Mohammed al-Jaboun came through the door with confidence, without a care in the world. He was wearing dark slacks, an open-necked white shirt, and a blue sports coat; he had luncheon reservations at an upscale restaurant on Residency Road, where he usually ordered mutton curry. As he pulled a pair of sunglasses from his jacket pocket, he turned slightly to say something to the young woman behind him and, in doing so, presented the back of his head to Bruce Brandt and Ingmar Thompson. A good sniper never hesitates to shoot a target in the back. The focus was so razor-sharp that Brandt could see the brush marks in the thick black hair.
“Fire, fire, fire,” Thompson whispered.
Brandt was already exhaling, and he pulled back steadily on the trigger until the rifle barked and slapped his shoulder with a hard recoil. The ISIS man’s head exploded forward in a spray of blood, brain, and bone; the body stayed upright for a moment, then spun lazily to the sidewalk while his companion screamed and the stunned guards froze in their tracks.
The gunshot was still echoing around the streets, but it wasn’t attracting
much attention. This was, after all, Pakistan. The guard detail started to freak out, caught between trying to protect their leader, who was already dead, dealing with the screeching and blood-soaked woman, and looking for the origin of the single lethal shot.
By then, Brandt and Thompson had finished a quick breakdown of the weapon, stowed it in the carrying case, and slid it into the closet. They put on their suit jackets, adjusted their ties and briefcases, and walked away from the scene, just two more people working to make a deal in Kashmir.
“You do know that I’m not married and that I have no children, don’t you?” Thompson asked. “Or are you just getting senile at an early age.”
Brandt shrugged. “Just makin’ conversation, man. Let’s get some lunch.”
PAKISTAN
2 PM LOCAL
1000 ZULU
THE PRINCE DRUMMED HIS fingers rhythmically on the tabletop. Time was running out. Was it his fault? Not really. He couldn’t preordain every single detail in such a complex scheme, but perhaps he could have built in a little more time, more of a cushion.
Still, he was confident that Nicky Marks would size up the situation and make an appropriate adjustment in the field. Just be patient, he told himself. It will all work out, then he could do his own part and snatch the prize he most wanted. Swanson would die, and the CIA would go into a death spiral of its own.
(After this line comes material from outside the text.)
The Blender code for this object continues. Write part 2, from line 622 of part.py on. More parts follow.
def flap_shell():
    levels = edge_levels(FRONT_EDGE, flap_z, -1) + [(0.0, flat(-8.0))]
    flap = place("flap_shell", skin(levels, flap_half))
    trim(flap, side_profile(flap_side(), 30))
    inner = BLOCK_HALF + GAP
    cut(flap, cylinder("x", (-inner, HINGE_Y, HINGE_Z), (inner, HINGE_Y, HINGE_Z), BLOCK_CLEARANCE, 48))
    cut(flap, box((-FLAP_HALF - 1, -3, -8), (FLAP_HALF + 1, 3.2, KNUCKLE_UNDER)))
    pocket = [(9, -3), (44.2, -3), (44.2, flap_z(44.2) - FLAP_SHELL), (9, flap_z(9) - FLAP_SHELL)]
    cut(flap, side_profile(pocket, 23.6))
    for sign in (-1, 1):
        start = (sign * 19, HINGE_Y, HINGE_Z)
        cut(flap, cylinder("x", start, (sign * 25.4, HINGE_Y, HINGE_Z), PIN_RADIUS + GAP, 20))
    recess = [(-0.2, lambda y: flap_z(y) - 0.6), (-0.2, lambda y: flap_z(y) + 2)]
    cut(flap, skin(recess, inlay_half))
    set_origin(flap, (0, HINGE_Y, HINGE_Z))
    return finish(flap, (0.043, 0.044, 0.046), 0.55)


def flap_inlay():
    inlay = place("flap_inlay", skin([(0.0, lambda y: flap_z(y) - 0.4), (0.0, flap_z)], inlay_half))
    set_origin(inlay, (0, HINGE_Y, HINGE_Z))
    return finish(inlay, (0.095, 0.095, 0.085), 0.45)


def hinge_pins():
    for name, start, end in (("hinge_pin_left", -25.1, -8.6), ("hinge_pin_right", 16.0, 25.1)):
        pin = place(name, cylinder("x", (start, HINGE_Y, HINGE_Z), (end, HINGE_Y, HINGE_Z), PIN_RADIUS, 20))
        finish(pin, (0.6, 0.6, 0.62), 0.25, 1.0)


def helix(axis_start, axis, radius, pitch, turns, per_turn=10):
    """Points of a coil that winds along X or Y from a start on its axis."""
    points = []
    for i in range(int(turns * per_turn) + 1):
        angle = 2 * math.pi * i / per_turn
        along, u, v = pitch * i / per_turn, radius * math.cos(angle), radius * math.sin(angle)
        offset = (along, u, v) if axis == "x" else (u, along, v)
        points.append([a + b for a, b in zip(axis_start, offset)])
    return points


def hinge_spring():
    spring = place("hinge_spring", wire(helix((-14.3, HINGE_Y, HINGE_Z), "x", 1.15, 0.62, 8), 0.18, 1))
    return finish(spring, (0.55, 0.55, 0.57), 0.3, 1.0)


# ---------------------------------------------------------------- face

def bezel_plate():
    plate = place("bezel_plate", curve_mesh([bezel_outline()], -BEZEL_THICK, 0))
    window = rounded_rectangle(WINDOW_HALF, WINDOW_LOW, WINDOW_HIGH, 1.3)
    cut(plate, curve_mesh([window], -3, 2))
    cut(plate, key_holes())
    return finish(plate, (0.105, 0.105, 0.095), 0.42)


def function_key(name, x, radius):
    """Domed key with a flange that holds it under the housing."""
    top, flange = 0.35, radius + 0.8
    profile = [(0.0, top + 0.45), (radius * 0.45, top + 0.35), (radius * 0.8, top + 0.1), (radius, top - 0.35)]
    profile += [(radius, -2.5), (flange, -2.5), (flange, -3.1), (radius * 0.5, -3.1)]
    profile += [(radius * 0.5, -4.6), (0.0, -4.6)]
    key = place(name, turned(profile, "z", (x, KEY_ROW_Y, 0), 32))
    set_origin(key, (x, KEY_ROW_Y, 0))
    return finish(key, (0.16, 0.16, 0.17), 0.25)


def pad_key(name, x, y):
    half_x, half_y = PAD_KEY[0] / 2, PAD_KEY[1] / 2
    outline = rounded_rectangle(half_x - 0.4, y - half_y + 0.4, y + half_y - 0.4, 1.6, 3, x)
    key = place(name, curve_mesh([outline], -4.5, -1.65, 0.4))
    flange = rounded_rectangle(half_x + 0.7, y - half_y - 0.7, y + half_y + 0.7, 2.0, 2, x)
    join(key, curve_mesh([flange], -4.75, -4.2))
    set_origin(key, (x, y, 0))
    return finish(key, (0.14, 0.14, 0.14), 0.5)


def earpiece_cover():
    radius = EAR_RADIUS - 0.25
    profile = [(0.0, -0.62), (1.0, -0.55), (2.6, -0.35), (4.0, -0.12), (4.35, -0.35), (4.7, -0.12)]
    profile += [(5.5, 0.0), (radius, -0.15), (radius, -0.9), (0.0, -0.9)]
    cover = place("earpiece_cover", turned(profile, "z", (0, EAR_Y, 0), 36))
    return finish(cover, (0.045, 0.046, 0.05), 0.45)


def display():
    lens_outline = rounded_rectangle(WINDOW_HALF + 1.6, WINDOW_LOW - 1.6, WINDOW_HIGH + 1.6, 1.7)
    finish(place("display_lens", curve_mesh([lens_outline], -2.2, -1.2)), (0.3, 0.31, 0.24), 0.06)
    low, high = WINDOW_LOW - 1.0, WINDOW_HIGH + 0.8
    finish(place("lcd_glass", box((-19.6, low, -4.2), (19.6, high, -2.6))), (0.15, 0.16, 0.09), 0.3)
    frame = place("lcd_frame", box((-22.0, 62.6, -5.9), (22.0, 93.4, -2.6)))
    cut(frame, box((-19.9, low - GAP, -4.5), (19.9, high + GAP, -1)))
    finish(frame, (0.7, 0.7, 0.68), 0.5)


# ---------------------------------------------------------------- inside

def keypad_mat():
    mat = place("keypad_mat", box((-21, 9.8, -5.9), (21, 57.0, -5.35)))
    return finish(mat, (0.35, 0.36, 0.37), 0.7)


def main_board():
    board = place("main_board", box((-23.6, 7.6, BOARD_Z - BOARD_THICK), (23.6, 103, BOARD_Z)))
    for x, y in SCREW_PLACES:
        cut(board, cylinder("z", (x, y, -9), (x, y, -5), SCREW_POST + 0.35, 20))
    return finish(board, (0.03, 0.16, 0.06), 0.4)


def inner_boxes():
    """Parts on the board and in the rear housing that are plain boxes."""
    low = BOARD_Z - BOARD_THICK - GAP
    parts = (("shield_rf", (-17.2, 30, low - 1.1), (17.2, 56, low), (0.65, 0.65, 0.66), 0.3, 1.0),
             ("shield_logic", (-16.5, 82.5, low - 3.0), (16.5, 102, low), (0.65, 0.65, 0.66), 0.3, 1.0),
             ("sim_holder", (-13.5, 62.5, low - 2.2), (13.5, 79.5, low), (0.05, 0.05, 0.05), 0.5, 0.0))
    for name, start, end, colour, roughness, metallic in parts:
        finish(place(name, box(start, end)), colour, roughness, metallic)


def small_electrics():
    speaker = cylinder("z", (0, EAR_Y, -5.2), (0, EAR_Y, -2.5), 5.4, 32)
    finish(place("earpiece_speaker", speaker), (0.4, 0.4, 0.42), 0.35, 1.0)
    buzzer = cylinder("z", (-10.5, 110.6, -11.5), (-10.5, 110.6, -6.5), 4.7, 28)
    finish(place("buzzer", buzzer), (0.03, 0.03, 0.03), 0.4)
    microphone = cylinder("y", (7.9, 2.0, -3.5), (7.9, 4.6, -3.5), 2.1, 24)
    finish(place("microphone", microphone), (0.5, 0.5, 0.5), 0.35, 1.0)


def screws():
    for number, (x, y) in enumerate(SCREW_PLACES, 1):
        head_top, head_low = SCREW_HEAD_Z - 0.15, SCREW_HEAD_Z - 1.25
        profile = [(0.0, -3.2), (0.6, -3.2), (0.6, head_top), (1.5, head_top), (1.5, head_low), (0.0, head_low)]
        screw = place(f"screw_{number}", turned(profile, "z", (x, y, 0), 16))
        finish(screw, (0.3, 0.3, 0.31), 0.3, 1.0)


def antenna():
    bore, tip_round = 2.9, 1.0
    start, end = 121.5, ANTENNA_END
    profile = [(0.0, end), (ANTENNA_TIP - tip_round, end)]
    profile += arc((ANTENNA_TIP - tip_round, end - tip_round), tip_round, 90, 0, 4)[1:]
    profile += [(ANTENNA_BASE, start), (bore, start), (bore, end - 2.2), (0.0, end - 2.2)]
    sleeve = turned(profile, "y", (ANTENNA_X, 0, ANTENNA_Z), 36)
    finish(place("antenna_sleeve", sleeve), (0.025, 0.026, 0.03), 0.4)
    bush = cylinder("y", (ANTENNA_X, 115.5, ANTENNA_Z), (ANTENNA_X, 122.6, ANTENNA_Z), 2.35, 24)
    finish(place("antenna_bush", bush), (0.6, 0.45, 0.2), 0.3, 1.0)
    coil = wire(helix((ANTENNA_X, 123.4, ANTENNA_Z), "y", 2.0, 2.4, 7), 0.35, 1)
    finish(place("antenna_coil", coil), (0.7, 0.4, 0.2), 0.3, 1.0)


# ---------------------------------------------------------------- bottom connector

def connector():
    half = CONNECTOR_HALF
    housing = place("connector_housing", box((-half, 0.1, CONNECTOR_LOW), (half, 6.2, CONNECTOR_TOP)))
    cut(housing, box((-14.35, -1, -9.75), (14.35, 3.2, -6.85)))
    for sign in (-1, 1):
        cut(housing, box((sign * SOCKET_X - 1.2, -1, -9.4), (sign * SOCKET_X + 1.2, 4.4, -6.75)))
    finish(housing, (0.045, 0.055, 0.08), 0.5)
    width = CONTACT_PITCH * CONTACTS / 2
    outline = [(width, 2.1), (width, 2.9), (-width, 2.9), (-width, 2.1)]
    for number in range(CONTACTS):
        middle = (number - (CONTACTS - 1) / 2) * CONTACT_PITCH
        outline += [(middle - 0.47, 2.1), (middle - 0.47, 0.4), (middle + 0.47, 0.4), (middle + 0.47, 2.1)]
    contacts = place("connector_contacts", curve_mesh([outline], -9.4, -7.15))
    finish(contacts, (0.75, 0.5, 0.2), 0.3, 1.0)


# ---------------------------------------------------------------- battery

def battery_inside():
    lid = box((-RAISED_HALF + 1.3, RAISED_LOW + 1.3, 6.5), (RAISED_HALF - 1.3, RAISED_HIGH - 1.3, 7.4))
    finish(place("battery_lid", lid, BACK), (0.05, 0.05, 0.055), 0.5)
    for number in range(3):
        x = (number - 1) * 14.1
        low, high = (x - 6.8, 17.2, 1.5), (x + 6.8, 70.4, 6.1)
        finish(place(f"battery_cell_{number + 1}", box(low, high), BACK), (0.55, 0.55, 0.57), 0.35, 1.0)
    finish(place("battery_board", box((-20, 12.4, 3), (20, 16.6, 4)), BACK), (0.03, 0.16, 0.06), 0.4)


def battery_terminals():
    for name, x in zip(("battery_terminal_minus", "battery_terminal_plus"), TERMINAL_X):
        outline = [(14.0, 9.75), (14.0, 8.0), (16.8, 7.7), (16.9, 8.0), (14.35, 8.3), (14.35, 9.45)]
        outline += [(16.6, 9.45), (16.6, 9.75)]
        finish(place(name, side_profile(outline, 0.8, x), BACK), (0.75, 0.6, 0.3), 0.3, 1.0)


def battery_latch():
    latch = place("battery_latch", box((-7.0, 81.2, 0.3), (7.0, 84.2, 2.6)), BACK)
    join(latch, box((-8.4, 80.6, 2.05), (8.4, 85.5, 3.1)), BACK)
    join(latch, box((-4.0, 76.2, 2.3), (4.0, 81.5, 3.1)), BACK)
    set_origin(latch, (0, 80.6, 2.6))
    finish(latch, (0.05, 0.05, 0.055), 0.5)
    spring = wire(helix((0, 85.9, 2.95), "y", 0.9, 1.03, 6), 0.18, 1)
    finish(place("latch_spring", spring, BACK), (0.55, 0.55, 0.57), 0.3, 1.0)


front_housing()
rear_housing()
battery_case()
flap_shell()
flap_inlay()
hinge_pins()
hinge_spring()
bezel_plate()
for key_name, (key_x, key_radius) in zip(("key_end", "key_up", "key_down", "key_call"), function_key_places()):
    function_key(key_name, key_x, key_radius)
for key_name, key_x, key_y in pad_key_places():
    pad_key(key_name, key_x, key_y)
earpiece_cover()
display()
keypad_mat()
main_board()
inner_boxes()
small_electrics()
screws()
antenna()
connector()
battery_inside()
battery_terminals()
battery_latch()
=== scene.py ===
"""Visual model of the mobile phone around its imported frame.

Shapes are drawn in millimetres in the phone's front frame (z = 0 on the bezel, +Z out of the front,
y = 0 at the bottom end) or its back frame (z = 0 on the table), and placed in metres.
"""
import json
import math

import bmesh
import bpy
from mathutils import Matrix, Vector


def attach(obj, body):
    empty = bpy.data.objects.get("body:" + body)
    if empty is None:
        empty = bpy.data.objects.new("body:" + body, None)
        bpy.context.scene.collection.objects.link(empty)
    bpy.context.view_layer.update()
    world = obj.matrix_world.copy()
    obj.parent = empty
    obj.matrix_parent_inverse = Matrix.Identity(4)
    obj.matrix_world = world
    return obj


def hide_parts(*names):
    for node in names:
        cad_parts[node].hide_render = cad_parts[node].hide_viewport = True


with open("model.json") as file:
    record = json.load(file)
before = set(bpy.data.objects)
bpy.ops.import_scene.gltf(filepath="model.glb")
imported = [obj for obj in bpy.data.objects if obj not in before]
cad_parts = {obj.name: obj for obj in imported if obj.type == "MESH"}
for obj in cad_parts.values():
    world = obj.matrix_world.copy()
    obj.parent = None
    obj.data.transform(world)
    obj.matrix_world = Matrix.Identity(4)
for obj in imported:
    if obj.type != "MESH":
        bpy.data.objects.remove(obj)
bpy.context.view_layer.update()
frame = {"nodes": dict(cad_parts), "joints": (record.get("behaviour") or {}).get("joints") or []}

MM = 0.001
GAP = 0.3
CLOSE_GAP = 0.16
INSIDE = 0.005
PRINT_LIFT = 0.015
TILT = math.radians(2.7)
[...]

It would be a beautiful thing to watch unfold on the news channels. Like an evil magician, the Prince would disappear—poof—and exit into an entirely new life. His intricate empire of drugs, intrigue, and violence would collapse and he wouldn’t give a damn, because it had always been only a vehicle to prove to himself, over and over, that he could succeed with such an audacious plot. In the months to come, his contacts would start wondering where he had gone. In a few years, he would be a legend, a name to be whispered in conspiracies.